_JSON records of objects_
----------------
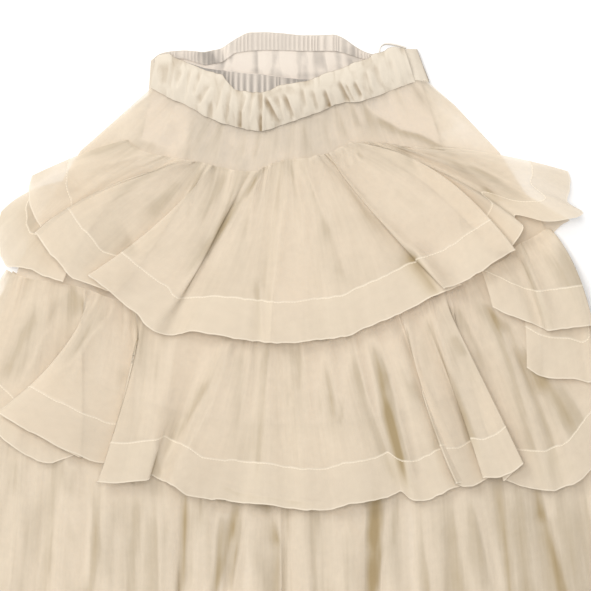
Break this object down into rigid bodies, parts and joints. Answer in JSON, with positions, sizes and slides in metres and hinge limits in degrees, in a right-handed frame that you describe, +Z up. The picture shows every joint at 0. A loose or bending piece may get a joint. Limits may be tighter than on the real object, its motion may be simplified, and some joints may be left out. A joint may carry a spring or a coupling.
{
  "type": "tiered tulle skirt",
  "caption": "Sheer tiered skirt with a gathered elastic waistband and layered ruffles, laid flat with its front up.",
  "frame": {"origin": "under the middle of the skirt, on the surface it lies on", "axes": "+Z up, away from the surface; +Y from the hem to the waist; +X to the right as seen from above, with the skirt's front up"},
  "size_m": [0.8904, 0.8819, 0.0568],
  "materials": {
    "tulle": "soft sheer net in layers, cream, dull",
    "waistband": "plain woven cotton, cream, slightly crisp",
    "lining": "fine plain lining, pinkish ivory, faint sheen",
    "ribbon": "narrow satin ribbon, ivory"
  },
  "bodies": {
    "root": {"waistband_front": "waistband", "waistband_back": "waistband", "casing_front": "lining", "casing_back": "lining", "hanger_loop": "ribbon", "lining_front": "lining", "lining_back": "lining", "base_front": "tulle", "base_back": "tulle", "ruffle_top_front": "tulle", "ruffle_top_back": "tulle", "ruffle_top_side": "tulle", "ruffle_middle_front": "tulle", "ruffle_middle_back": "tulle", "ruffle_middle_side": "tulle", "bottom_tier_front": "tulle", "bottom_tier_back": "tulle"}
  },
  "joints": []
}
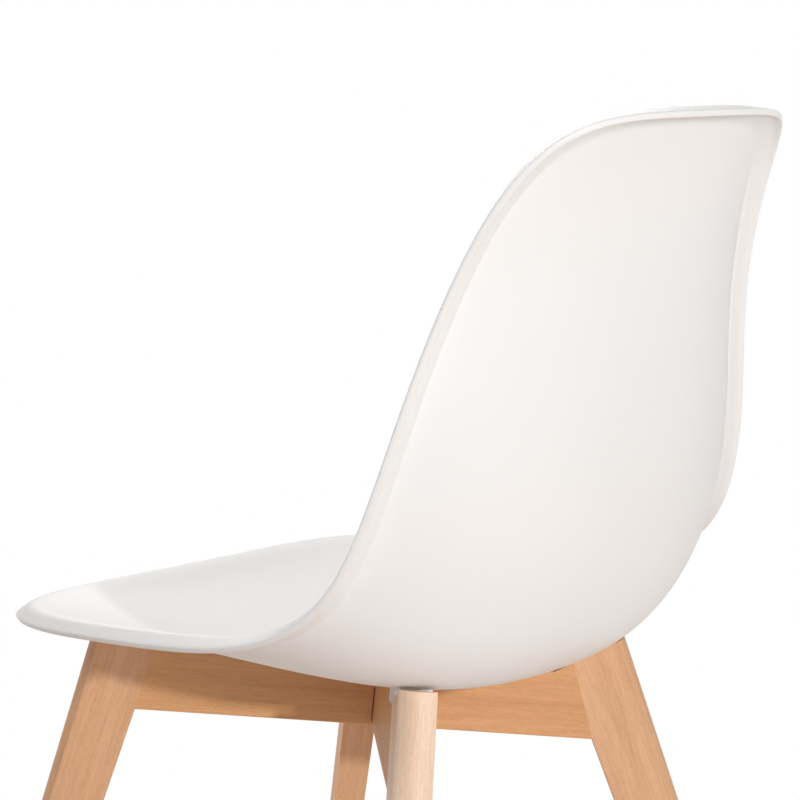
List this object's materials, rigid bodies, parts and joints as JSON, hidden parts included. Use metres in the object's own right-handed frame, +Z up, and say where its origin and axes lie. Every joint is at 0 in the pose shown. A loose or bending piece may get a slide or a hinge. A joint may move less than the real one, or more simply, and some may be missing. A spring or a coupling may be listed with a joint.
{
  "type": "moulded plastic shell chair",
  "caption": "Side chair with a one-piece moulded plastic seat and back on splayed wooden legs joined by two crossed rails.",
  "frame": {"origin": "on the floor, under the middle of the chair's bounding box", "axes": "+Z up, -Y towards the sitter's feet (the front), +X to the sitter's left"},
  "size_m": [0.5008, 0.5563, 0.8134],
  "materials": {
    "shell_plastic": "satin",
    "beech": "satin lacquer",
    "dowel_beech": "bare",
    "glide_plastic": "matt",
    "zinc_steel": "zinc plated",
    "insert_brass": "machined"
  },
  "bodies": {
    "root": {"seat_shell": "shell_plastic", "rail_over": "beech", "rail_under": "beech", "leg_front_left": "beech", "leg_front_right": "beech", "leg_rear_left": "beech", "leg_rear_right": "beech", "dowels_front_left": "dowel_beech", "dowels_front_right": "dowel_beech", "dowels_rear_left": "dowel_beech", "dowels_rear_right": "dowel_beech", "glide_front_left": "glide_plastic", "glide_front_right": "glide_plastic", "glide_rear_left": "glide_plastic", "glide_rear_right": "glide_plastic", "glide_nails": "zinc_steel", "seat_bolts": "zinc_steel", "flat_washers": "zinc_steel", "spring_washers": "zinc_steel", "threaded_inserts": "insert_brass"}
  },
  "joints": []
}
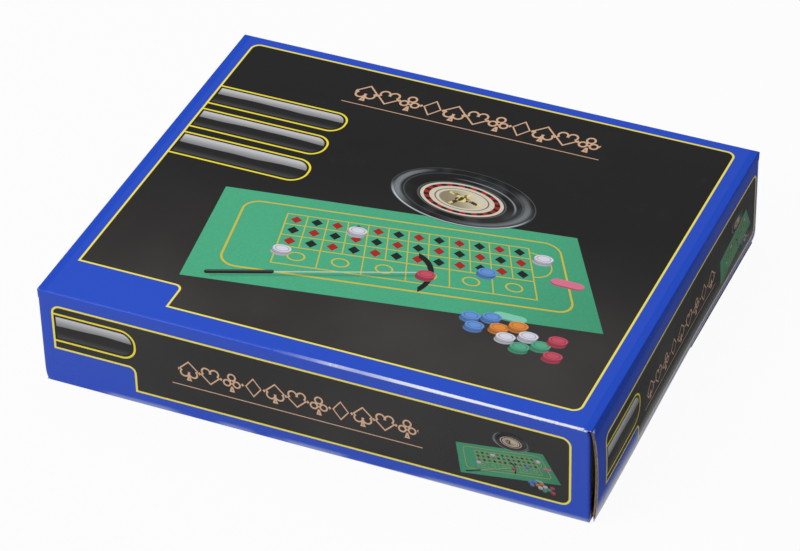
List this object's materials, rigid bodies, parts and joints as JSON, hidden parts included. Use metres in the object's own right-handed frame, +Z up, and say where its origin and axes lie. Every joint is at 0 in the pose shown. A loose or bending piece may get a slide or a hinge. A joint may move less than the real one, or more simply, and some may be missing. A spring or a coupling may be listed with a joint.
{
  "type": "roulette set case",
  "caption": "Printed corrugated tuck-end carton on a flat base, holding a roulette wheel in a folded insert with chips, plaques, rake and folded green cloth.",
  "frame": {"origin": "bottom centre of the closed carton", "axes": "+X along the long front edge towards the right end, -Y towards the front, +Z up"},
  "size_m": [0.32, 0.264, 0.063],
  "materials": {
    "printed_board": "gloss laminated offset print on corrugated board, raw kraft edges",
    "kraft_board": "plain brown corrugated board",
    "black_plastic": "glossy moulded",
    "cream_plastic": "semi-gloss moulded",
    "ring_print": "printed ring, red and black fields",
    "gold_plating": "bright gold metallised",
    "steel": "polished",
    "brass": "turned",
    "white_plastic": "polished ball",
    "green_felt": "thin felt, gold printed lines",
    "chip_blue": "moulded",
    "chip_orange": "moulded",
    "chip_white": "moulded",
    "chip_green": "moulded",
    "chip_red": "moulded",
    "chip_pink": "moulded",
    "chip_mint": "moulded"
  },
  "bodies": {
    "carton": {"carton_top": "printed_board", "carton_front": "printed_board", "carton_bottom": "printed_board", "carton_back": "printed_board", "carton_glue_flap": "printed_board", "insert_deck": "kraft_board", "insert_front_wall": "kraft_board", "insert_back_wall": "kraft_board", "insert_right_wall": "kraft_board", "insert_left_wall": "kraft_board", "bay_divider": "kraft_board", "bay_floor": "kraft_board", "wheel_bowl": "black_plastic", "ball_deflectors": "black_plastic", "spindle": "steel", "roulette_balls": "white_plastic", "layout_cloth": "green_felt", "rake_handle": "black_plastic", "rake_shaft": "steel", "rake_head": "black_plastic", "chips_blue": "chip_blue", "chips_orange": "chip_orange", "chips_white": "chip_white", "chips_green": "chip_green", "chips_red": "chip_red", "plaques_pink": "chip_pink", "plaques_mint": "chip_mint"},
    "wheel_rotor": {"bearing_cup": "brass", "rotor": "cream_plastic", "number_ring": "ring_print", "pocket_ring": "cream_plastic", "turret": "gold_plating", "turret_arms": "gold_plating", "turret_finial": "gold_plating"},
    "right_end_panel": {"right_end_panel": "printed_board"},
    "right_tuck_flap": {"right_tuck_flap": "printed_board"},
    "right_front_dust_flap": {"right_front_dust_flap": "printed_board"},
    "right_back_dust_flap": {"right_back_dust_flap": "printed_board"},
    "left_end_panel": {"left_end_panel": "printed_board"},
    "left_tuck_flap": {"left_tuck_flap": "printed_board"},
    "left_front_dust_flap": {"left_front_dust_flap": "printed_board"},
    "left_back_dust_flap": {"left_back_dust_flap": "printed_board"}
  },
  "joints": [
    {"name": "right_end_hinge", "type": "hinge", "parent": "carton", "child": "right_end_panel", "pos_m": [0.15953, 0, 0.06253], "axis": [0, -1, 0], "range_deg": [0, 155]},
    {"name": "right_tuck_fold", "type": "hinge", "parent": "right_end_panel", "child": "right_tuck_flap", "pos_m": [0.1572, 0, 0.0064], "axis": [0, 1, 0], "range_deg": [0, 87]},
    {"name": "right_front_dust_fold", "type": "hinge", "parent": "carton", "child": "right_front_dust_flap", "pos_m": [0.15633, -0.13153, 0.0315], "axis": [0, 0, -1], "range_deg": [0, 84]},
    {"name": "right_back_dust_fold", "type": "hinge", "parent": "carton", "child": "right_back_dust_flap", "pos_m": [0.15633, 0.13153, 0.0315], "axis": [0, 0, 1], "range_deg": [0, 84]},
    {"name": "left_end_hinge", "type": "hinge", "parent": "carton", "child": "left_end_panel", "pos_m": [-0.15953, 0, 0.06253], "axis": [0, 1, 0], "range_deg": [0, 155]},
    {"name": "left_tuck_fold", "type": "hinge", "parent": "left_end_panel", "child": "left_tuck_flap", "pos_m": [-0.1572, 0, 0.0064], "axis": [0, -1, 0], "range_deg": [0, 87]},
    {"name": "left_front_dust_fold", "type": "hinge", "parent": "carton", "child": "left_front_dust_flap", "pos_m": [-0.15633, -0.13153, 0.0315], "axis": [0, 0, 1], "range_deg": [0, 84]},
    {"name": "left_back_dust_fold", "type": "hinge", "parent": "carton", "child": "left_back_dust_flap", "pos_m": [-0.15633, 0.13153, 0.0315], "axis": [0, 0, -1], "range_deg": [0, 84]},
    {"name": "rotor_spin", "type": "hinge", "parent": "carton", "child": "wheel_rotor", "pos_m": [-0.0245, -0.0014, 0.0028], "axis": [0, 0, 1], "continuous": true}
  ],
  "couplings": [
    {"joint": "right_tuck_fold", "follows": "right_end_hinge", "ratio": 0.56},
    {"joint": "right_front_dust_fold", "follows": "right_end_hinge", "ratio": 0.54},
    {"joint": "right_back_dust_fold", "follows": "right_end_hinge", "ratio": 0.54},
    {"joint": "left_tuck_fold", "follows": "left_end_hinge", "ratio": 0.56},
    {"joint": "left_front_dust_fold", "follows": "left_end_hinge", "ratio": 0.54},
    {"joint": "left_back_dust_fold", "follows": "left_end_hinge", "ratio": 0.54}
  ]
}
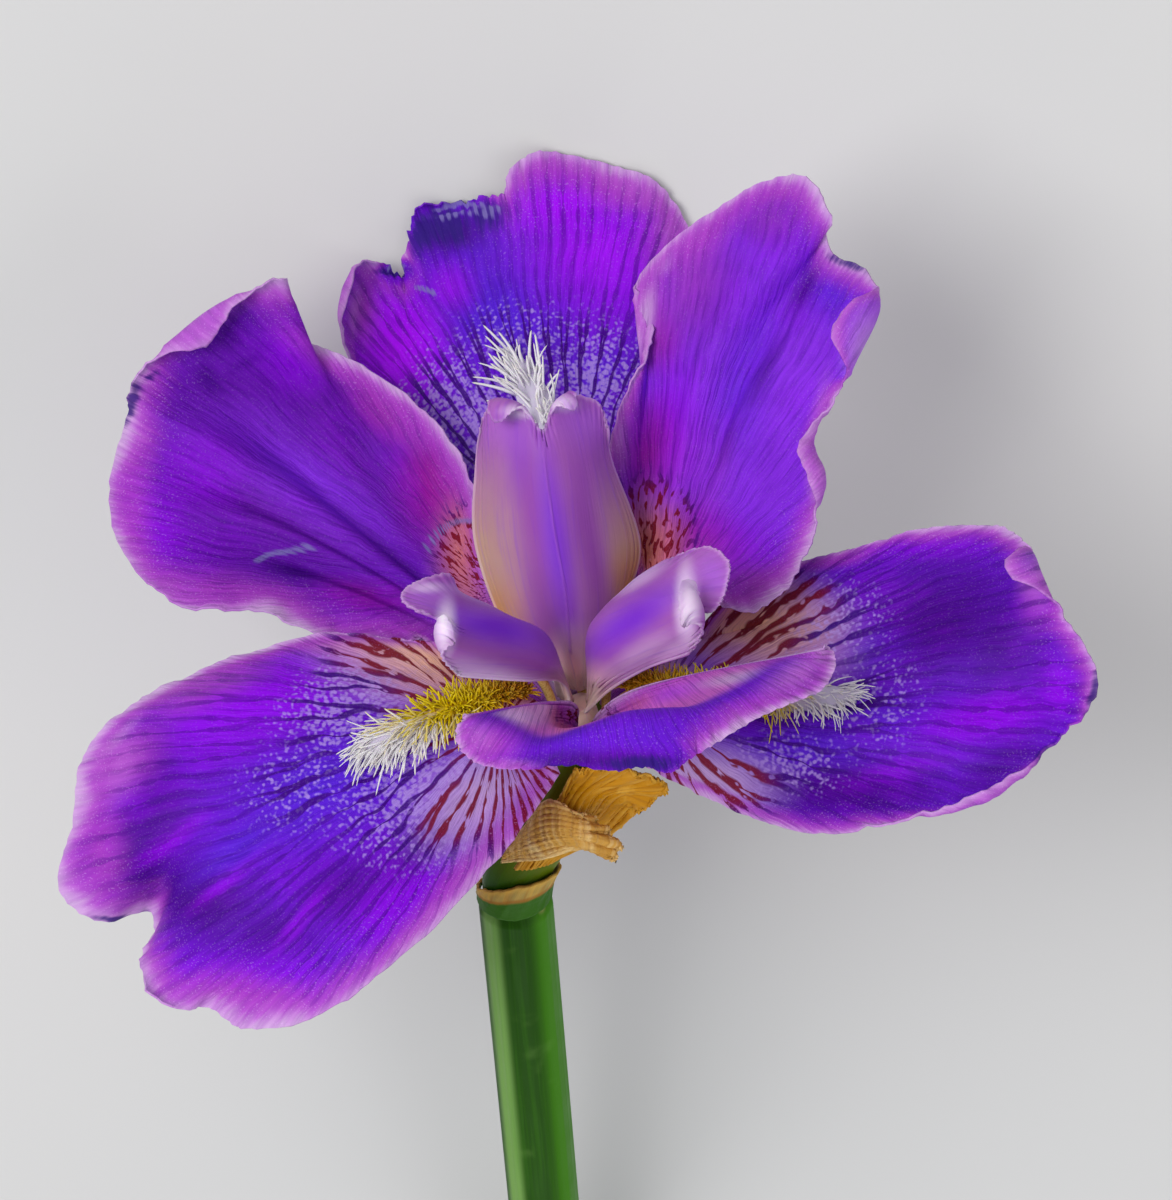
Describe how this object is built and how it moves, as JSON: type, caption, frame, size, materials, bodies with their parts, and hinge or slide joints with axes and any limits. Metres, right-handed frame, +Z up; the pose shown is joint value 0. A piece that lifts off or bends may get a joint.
----------------
_EXERCISE PROMPT_
Copy each line of the preceding data that contains the string "caption".

_SOLUTION TO THIS EXERCISE_
  "caption": "Sheer tiered skirt with a gathered elastic waistband and layered ruffles, laid flat with its front up.",
  "caption": "Side chair with a one-piece moulded plastic seat and back on splayed wooden legs joined by two crossed rails.",
  "caption": "Printed corrugated tuck-end carton on a flat base, holding a roulette wheel in a folded insert with chips, plaques, rake and folded green cloth.",
Describe how this object is built and how it moves, as JSON: type, caption, frame, size, materials, bodies with their parts, and hinge or slide joints with axes and any limits. Metres, right-handed frame, +Z up; the pose shown is joint value 0. A piece that lifts off or bends may get a joint.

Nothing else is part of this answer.